His legend grew as a Robin Hood type character as he never stole from everyday people, but from the Banks who were widely blamed for the Great Depression. There's a certain familiarity to this tale that gives it relevance today - and a desire to cheer him on, as did the cinema audiences of the 1930's whenever he appeared in a Newsreel.
It's interesting to note that Dillinger's career only lasted 14 months yet in that short time he still carved out a niche for notoriety in history.
Eventually J. Edgar Hoover (Billy Crudup), head of the FBI, brings in his best man, Melvin Purvis (Christian Bale) with orders to get Dillinger and a cat and mouse game ensues - with Dillinger generally one step ahead of the Law.
Along the way, Dillinger meets hatcheck girl Billie Frechette (played by Marion Cotillard who won the Oscar for her portrayal of Edith Piaf in 'La Vie en Rose')
and their love story plays in the background to the series of bank robberies.
The action scenes are very much 'in your face' thanks to the crisp digital photography by Cinematographer Dante Spinotti, but I didn't have a feeling of involvement as the hand held camerawork was largely distracting.
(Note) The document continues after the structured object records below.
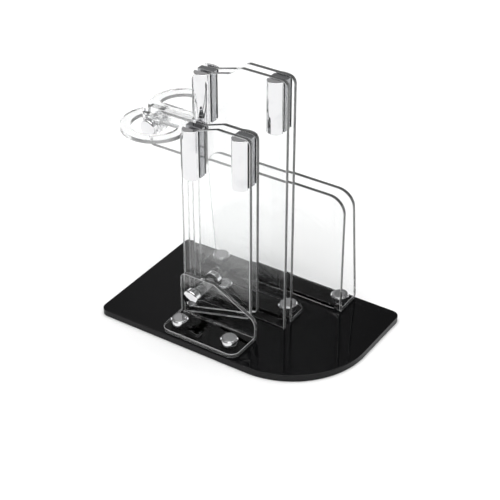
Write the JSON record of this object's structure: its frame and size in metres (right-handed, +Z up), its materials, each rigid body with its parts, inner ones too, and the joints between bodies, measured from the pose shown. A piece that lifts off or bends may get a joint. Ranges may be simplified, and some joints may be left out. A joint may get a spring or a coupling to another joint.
{
  "type": "counter display stand",
  "caption": "Clear two-upright counter display stand with chrome pads, two tilting rings and a rear slot holder on a black base plate.",
  "frame": {"origin": "centre of the base plate's underside", "axes": "+X along the base's long side towards its big round corner, +Y from the front edge to the back edge, +Z up"},
  "size_m": [0.18, 0.11, 0.194],
  "materials": {
    "black_acrylic": "gloss",
    "clear_acrylic": "clear polished",
    "chrome_fittings": "polished chrome"
  },
  "bodies": {
    "stand": {"base_plate": "black_acrylic", "front_bracket": "clear_acrylic", "bracket_thumbscrews": "chrome_fittings", "tall_front_sheet": "clear_acrylic", "tall_rear_sheet": "clear_acrylic", "upright_thumbscrews": "chrome_fittings", "tall_left_front_pad": "chrome_fittings", "tall_left_spacer": "chrome_fittings", "tall_left_rear_pad": "chrome_fittings", "tall_right_front_pad": "chrome_fittings", "tall_right_spacer": "chrome_fittings", "tall_right_rear_pad": "chrome_fittings", "pivot_rod": "chrome_fittings", "pivot_outer_sleeve": "clear_acrylic", "pivot_end_cap": "chrome_fittings", "ring_bar": "clear_acrylic", "ring_clamp_rod": "chrome_fittings", "ring_clamp_end_cap": "chrome_fittings", "holder_channel": "clear_acrylic", "holder_thumbscrews": "chrome_fittings"},
    "small_upright": {"small_front_sheet": "clear_acrylic", "small_rear_sheet": "clear_acrylic", "small_left_front_pad": "chrome_fittings", "small_left_spacer": "chrome_fittings", "small_left_rear_pad": "chrome_fittings", "small_right_front_pad": "chrome_fittings", "small_right_spacer": "chrome_fittings", "small_right_rear_pad": "chrome_fittings", "pivot_inner_sleeve": "clear_acrylic"},
    "front_ring_tilter": {"front_ring": "clear_acrylic"},
    "rear_ring_tilter": {"rear_ring": "clear_acrylic"},
    "pivot_hand_knob": {"pivot_knob": "chrome_fittings"},
    "ring_hand_knob": {"ring_clamp_knob": "chrome_fittings"}
  },
  "joints": [
    {"name": "small_upright_tilt", "type": "hinge", "parent": "stand", "child": "small_upright", "pos_m": [-0.0273, -0.0192, 0.0242], "axis": [0, 1, 0], "range_deg": [0, 20]},
    {"name": "front_ring_tilt", "type": "hinge", "parent": "stand", "child": "front_ring_tilter", "pos_m": [-0.0746, -0.0048, 0.1327], "axis": [0, 1, 0], "range_deg": [-90, 90]},
    {"name": "rear_ring_tilt", "type": "hinge", "parent": "stand", "child": "rear_ring_tilter", "pos_m": [-0.0746, 0.0038, 0.1327], "axis": [0, 1, 0], "range_deg": [-90, 90]},
    {"name": "pivot_knob_turn", "type": "hinge", "parent": "stand", "child": "pivot_hand_knob", "pos_m": [-0.0273, -0.031, 0.0242], "axis": [0, -1, 0], "range_deg": [0, 180]},
    {"name": "ring_knob_turn", "type": "hinge", "parent": "stand", "child": "ring_hand_knob", "pos_m": [-0.0746, -0.0094, 0.1327], "axis": [0, -1, 0], "range_deg": [0, 180]}
  ]
}
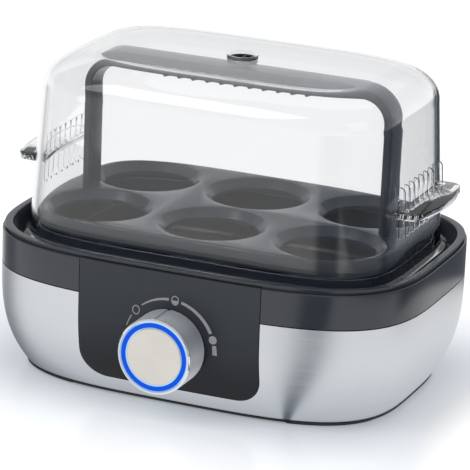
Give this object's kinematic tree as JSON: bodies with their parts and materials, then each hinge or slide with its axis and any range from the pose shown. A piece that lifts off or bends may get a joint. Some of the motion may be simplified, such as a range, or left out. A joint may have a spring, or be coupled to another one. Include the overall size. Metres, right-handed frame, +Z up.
{
  "type": "egg cooker",
  "caption": "Countertop steam egg cooker with a clear lift-off lid, a lift-out egg tray with arched handle, a brushed steel body and a lit control knob.",
  "frame": {"origin": "on the table, in the middle of the footprint", "axes": "+Z up, front panel and knob towards -Y, +X to the right seen from the front"},
  "size_m": [0.1828, 0.1486, 0.1326],
  "materials": {
    "brushed_steel": "brushed along the wall",
    "anthracite": "satin moulded plastic",
    "dark_panel": "satin moulded plastic",
    "black_plastic": "fine grain",
    "black_rubber": "matt",
    "clear_plastic": "clear, polished",
    "tray_plastic": "satin gloss",
    "coated_steel": "non-stick coating",
    "silicone": "matt silicone",
    "aluminium": "pressed sheet",
    "heater_steel": "heat-tinted steel tube",
    "zinc_steel": "zinc plated",
    "ceramic": "unglazed",
    "board_green": "solder mask",
    "knob_metal": "spun and brushed",
    "chrome": "polished",
    "blue_light": "lit light guide",
    "wire_brown": "wire insulation",
    "wire_blue": "wire insulation"
  },
  "bodies": {
    "base": {"steel_shell": "brushed_steel", "rim_ring": "anthracite", "front_panel": "dark_panel", "base_plate": "black_plastic", "front_left_foot": "black_rubber", "front_right_foot": "black_rubber", "rear_left_foot": "black_rubber", "rear_right_foot": "black_rubber", "base_screw_1": "zinc_steel", "base_screw_2": "zinc_steel", "base_screw_3": "zinc_steel", "base_screw_4": "zinc_steel", "heating_dish": "coated_steel", "dish_seal": "silicone", "heater_plate": "aluminium", "heating_element": "heater_steel", "dish_stud": "zinc_steel", "dish_nut": "zinc_steel", "retaining_strap": "zinc_steel", "thermostat": "ceramic", "thermal_fuse": "ceramic", "fuse_clip": "zinc_steel", "circuit_board": "board_green", "board_screw_left": "zinc_steel", "board_screw_right": "zinc_steel", "rotary_encoder": "black_plastic", "light_guide": "clear_plastic", "relay": "black_plastic", "buzzer": "black_plastic", "mains_gland": "black_plastic", "terminal_block": "ceramic", "mains_lead_live": "wire_brown", "mains_lead_neutral": "wire_blue", "heater_lead_live": "wire_brown", "heater_lead_neutral": "wire_blue"},
    "lid": {"lid": "clear_plastic", "vent_insert": "black_plastic"},
    "tray": {"egg_tray": "tray_plastic", "tray_handle": "tray_plastic"},
    "knob": {"knob_sleeve": "knob_metal", "knob_bezel": "chrome", "knob_light_ring": "blue_light", "knob_face": "knob_metal", "knob_hub": "black_plastic", "knob_shaft": "zinc_steel"}
  },
  "joints": [
    {"name": "lid_lift", "type": "slide", "parent": "base", "child": "lid", "axis": [0, 0, 1], "range_m": [0, 0.15]},
    {"name": "tray_lift", "type": "slide", "parent": "base", "child": "tray", "axis": [0, 0, 1], "range_m": [0, 0.07]},
    {"name": "knob_turn", "type": "hinge", "parent": "base", "child": "knob", "pos_m": [0.0012, -0.0667, 0.0286], "axis": [0, -1, 0], "range_deg": [-96, 73]}
  ],
  "couplings": [
    {"joint": "tray_lift", "follows": "lid_lift", "ratio": 0.45}
  ]
}
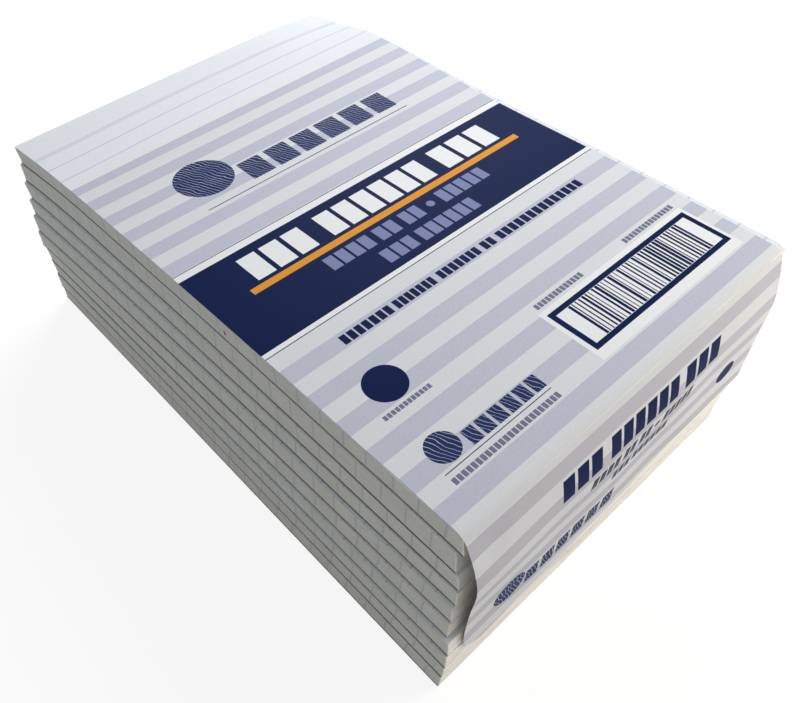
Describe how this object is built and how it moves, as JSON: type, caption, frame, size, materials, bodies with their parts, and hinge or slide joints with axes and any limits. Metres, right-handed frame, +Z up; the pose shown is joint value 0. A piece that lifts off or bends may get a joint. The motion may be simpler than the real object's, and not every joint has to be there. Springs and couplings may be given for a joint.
{
  "type": "wrapped block of writing pads",
  "caption": "Block of ruled writing pads with grey backing boards and glued near ends, under one striped paper wrapper folded down over the glued ends.",
  "frame": {"origin": "centre of the flat face that the block rests on", "axes": "+X right and +Y towards the head of the sheets, seen from above with the glued end nearest; +Z up"},
  "size_m": [0.1307, 0.2055, 0.0735],
  "materials": {
    "ruled_paper": "uncoated white bank paper with faint blue rules; cut edges greyish",
    "grey_board": "unlined grey board",
    "padding_glue": "dried cream padding compound, slightly uneven",
    "wrapper_paper": "smooth white paper printed with pale lavender stripes and a navy band with an orange rule"
  },
  "bodies": {
    "root": {"pad_01_sheets": "ruled_paper", "pad_01_backing_board": "grey_board", "pad_01_glue_edge": "padding_glue", "pad_02_sheets": "ruled_paper", "pad_02_backing_board": "grey_board", "pad_02_glue_edge": "padding_glue", "pad_03_sheets": "ruled_paper", "pad_03_backing_board": "grey_board", "pad_03_glue_edge": "padding_glue", "pad_04_sheets": "ruled_paper", "pad_04_backing_board": "grey_board", "pad_04_glue_edge": "padding_glue", "pad_05_sheets": "ruled_paper", "pad_05_backing_board": "grey_board", "pad_05_glue_edge": "padding_glue", "pad_06_sheets": "ruled_paper", "pad_06_backing_board": "grey_board", "pad_06_glue_edge": "padding_glue", "pad_07_sheets": "ruled_paper", "pad_07_backing_board": "grey_board", "pad_07_glue_edge": "padding_glue", "pad_08_sheets": "ruled_paper", "pad_08_backing_board": "grey_board", "pad_08_glue_edge": "padding_glue", "pad_09_sheets": "ruled_paper", "pad_09_backing_board": "grey_board", "pad_09_glue_edge": "padding_glue", "pad_10_sheets": "ruled_paper", "pad_10_backing_board": "grey_board", "pad_10_glue_edge": "padding_glue", "paper_wrapper": "wrapper_paper"}
  },
  "joints": []
}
It kept drawing attention to itself and pulling me out of the story.
In general though, the movie looks stunning with effective use of the greater depth of field afforded by the High Def cameras. It looks so different from film, but whether it 'places you there' is another matter.
The sound of gunfire and bullets thudding into walls certainly made me feel I was there as the surround sound did its best to move the picture frames in the lounge.
As for the characters, I felt that I didn't really care what happened to them as we hadn't been properly introduced. I hadn't had the chance to get to know them, to find out what made the characters tick. We were just thrown together in a very busy environment, all of a sudden. There's a lot going on and a lot to take in as famous names from history pop up quickly, then are gone.
Johnny Depp as Dillinger looks good in his many close-ups as well as in the period suits but there's no feeling of warmth towards him. The same can be said of Christian Bale who plays Purvis as a gentleman cop with an aloof remoteness. What both characters have in common is a desire to get on with their jobs in an efficient, effective manner.
Marion Cotillard is the only one to display real emotion as the caring moll who secretly knows how it must all end.
What Michael Mann has given us here is a very stylish movie that looks fantastic.
Remember the change in style he brought about with the 'Miami Vice' TV series.
I'm trying awfully hard to avoid using the hackneyed phrase 'a triumph of style over substance' here.
I would say that 'Public Enemies' compares favourably with a 'nouvelle cuisine' meal. It's all beautifully presented, there's incredible attention to detail but is it an ultimately fulfilling experience?
I would, very much, like to say it is due to the considerable amount of thought and effort that has gone into this production, however in the final analysis I'd have say 'non'. It does look rather good though.